Crumble the saffron threads into a small saucepan and heat over low heat just until they become aromatic, taking care not to burn them. Add the milk and heat just until hot to the touch. The milk will have turned a bright yellow. Remove from heat.
Cream the butter and sugar together in a medium bowl with a wooden spoon (or use an electric mixer with the paddle attachment). Add the egg yolks and blend in thoroughly with the back of the spoon. Add the spiced flour and combine as thoroughly as possible; the mixture will be dry and crumbly.

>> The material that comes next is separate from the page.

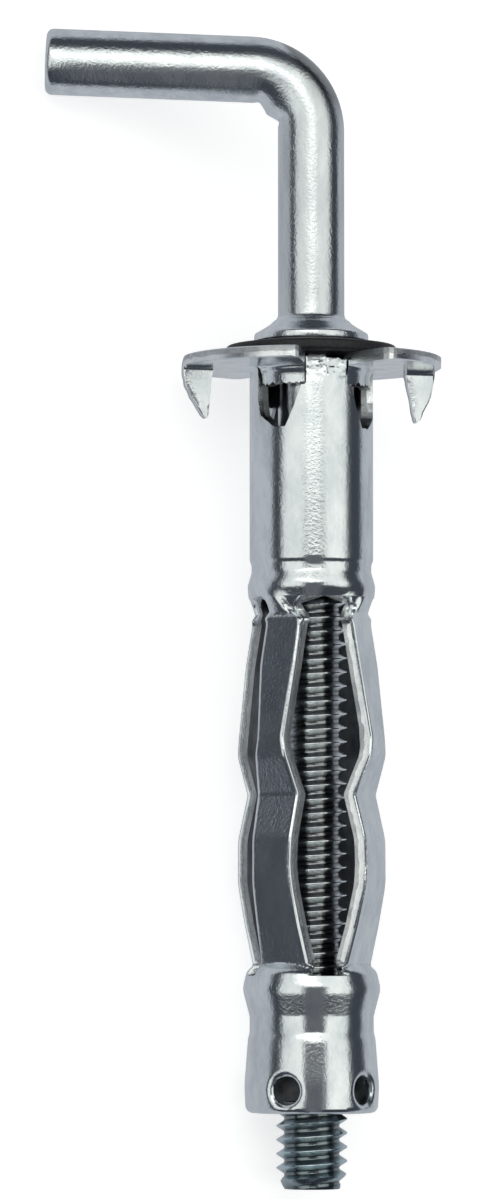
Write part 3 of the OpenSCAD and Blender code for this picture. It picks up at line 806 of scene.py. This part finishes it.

One tablespoon at a time, begin adding in the warm saffron milk, blending vigorously with the spoon. When you have a soft dough, stop adding milk; you probably won't need the entire half-cup.
Turn the dough out onto a floured counter and knead gently, with floured hands, until the dough is uniform. Roll out gently to a thickness of 1/2 inch. Using a floured 2-inch round cookie or biscuit cutter, cut out as many rounds as you can and set on an ungreased baking sheet. You can gather and re-roll the scraps, gently.

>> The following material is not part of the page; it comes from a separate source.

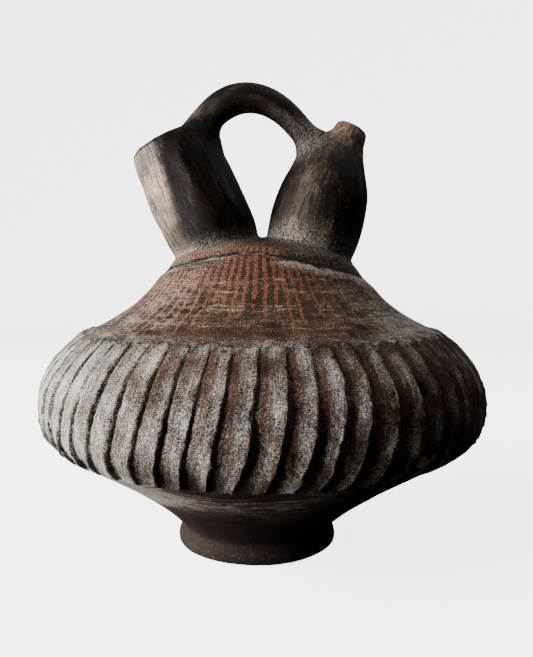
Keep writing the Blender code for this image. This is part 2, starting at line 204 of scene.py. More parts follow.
def ribCoordinate(points):
    # which rib a point is on, from -30 to 30 round from the front, with the share of the way to the next
    share = np.clip((points[:, 2] - beltBottom) / (beltTop - beltBottom), 0.0, 1.0)
    sweep = np.radians(ribs["sweep"]) * (1.0 - share) ** ribs["sweepPower"]
    angle = np.arctan2(points[:, 0], -points[:, 1]) - sweep
    crests = crestAngles(1.0)
    around = 2.0 * math.pi
    table = np.concatenate([crests - 2 * around, crests - around, crests, crests + around])
    return np.interp(angle, table, np.arange(len(table)) - 2.0 * ribs["count"])


def fillingAxis(lengths):
    # a straight line that leans to the left
    start = np.array([filling["x"], neckHeight + filling["rise"]])
    return start + np.outer(lengths, leanVector(filling["lean"], 1.0))


def fillingRadius(lengths):
    # widest at the belly, less a power of the way down to the foot or up to the rim
    below = np.maximum(filling["bellyAt"] - lengths, 0.0) / filling["bellyAt"]
    above = np.clip((lengths - filling["bellyAt"]) / (filling["length"] - filling["bellyAt"]), 0.0, 1.0)
    return (filling["bellyRadius"]
            - (filling["bellyRadius"] - filling["footRadius"]) * below ** filling["powers"][0]
            - (filling["bellyRadius"] - filling["rimRadius"]) * above ** filling["powers"][1])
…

Decorate the soul cakes with currants and then brush liberally with the beaten egg yolk. Bake for 15 minutes, until just golden and shiny. Serve warm, with cold pumpkin juice.
Iced Pumpkin Juice
Pumpkin juice has an earthy, starchy flavor with a trace of corn-like sweetness. It's not especially delicious on its own, but is a powerfully appealing quencher when mixed with other juices. You will need a fruit or vegetable juicer for this recipe.
Makes 4 grown-up or 6 kid-size servings
1 small sugar pumpkin
1 cup apple juice
1/2 cup pineapple juice
The easiest way to peel a pumpkin is to use a sturdy serrated knife. Set the pumpkin down firmly on its bottom. Steady it with one hand while you saw off the peel in vertical strips, tracing the round form of the pumpkin as you saw downward. Split the pumpkin in half and scoop out the seeds (discard or reserve them as you wish). Chop the pumpkin flesh into chunks small enough to fit in your juicer.
Juice the pumpkin chunks following your juicer's instructions. You should have 2 to 3 cups. Strain the juice into a pitcher and add apple and pineapple juice to taste. Serve iced.